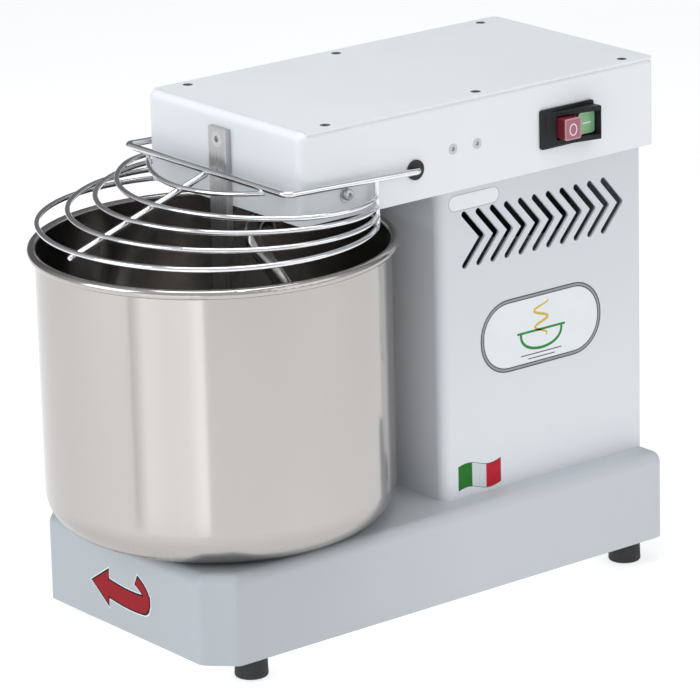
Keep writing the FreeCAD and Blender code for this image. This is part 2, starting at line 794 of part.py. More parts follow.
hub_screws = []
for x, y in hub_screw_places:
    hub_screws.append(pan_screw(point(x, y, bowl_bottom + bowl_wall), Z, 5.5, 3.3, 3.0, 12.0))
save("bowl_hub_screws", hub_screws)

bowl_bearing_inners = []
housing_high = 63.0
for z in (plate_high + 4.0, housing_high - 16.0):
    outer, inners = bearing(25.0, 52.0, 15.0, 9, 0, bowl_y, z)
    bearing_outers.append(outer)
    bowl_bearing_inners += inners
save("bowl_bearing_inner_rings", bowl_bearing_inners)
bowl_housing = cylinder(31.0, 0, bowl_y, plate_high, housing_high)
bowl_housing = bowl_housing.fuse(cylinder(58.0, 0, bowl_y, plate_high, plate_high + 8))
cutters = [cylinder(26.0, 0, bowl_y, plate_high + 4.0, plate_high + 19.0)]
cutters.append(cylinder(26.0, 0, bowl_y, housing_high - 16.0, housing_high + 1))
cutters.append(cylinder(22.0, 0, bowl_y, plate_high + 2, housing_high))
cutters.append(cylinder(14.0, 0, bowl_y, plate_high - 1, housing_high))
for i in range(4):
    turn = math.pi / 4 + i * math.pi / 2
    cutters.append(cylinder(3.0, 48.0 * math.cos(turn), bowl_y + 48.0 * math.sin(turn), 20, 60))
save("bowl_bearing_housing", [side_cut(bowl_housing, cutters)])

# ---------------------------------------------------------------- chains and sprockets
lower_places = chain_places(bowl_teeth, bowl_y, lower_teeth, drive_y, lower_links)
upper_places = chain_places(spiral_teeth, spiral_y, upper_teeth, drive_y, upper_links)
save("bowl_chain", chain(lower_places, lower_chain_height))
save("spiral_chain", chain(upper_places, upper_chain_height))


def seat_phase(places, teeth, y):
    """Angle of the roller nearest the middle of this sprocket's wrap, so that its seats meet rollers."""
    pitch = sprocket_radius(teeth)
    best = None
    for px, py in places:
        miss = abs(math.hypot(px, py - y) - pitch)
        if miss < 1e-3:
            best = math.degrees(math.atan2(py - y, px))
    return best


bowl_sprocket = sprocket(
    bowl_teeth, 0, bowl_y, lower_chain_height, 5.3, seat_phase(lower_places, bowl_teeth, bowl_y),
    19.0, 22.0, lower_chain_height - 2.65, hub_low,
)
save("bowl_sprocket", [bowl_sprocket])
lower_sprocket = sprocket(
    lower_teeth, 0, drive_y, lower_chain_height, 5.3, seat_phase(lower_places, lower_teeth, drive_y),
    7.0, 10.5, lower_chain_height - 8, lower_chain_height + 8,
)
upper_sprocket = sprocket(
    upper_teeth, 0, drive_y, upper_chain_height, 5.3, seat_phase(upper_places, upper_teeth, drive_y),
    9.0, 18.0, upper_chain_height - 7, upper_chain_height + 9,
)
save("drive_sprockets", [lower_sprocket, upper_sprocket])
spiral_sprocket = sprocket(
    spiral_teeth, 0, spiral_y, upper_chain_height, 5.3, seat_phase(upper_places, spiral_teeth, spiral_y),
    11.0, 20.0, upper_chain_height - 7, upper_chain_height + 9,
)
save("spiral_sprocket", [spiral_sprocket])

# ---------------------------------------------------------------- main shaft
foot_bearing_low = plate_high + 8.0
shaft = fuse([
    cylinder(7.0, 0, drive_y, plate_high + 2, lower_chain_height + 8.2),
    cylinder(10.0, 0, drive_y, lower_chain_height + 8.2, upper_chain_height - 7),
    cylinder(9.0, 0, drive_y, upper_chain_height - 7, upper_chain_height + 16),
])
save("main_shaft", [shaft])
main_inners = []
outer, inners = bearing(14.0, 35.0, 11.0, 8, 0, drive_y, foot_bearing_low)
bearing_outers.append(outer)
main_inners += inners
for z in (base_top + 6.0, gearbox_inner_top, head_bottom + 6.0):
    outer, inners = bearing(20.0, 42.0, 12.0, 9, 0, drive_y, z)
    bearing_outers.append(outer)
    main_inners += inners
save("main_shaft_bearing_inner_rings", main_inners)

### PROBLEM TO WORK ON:
Without changing anything, quote the lines from the top of the data to the line that contains "return best", including that line.

### CORRECT RESULT:
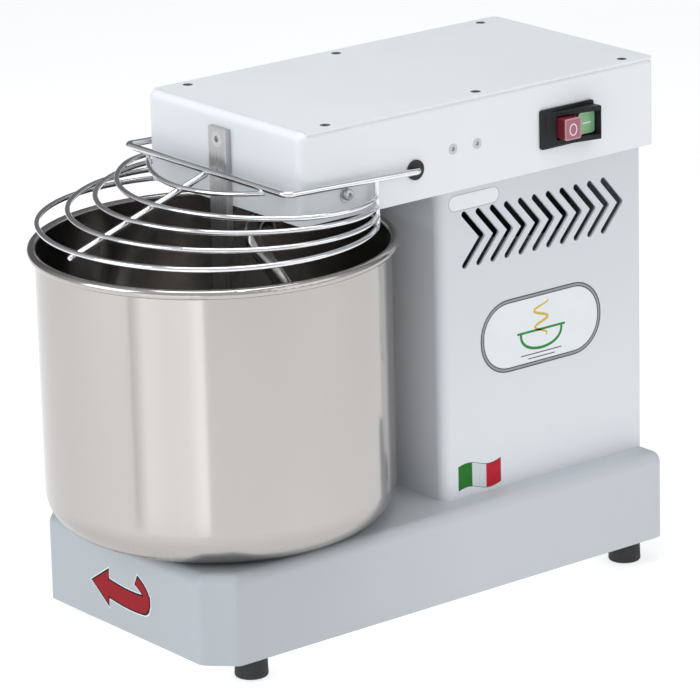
Keep writing the FreeCAD and Blender code for this image. This is part 2, starting at line 794 of part.py. More parts follow.
hub_screws = []
for x, y in hub_screw_places:
    hub_screws.append(pan_screw(point(x, y, bowl_bottom + bowl_wall), Z, 5.5, 3.3, 3.0, 12.0))
save("bowl_hub_screws", hub_screws)

bowl_bearing_inners = []
housing_high = 63.0
for z in (plate_high + 4.0, housing_high - 16.0):
    outer, inners = bearing(25.0, 52.0, 15.0, 9, 0, bowl_y, z)
    bearing_outers.append(outer)
    bowl_bearing_inners += inners
save("bowl_bearing_inner_rings", bowl_bearing_inners)
bowl_housing = cylinder(31.0, 0, bowl_y, plate_high, housing_high)
bowl_housing = bowl_housing.fuse(cylinder(58.0, 0, bowl_y, plate_high, plate_high + 8))
cutters = [cylinder(26.0, 0, bowl_y, plate_high + 4.0, plate_high + 19.0)]
cutters.append(cylinder(26.0, 0, bowl_y, housing_high - 16.0, housing_high + 1))
cutters.append(cylinder(22.0, 0, bowl_y, plate_high + 2, housing_high))
cutters.append(cylinder(14.0, 0, bowl_y, plate_high - 1, housing_high))
for i in range(4):
    turn = math.pi / 4 + i * math.pi / 2
    cutters.append(cylinder(3.0, 48.0 * math.cos(turn), bowl_y + 48.0 * math.sin(turn), 20, 60))
save("bowl_bearing_housing", [side_cut(bowl_housing, cutters)])

# ---------------------------------------------------------------- chains and sprockets
lower_places = chain_places(bowl_teeth, bowl_y, lower_teeth, drive_y, lower_links)
upper_places = chain_places(spiral_teeth, spiral_y, upper_teeth, drive_y, upper_links)
save("bowl_chain", chain(lower_places, lower_chain_height))
save("spiral_chain", chain(upper_places, upper_chain_height))


def seat_phase(places, teeth, y):
    """Angle of the roller nearest the middle of this sprocket's wrap, so that its seats meet rollers."""
    pitch = sprocket_radius(teeth)
    best = None
    for px, py in places:
        miss = abs(math.hypot(px, py - y) - pitch)
        if miss < 1e-3:
            best = math.degrees(math.atan2(py - y, px))
    return best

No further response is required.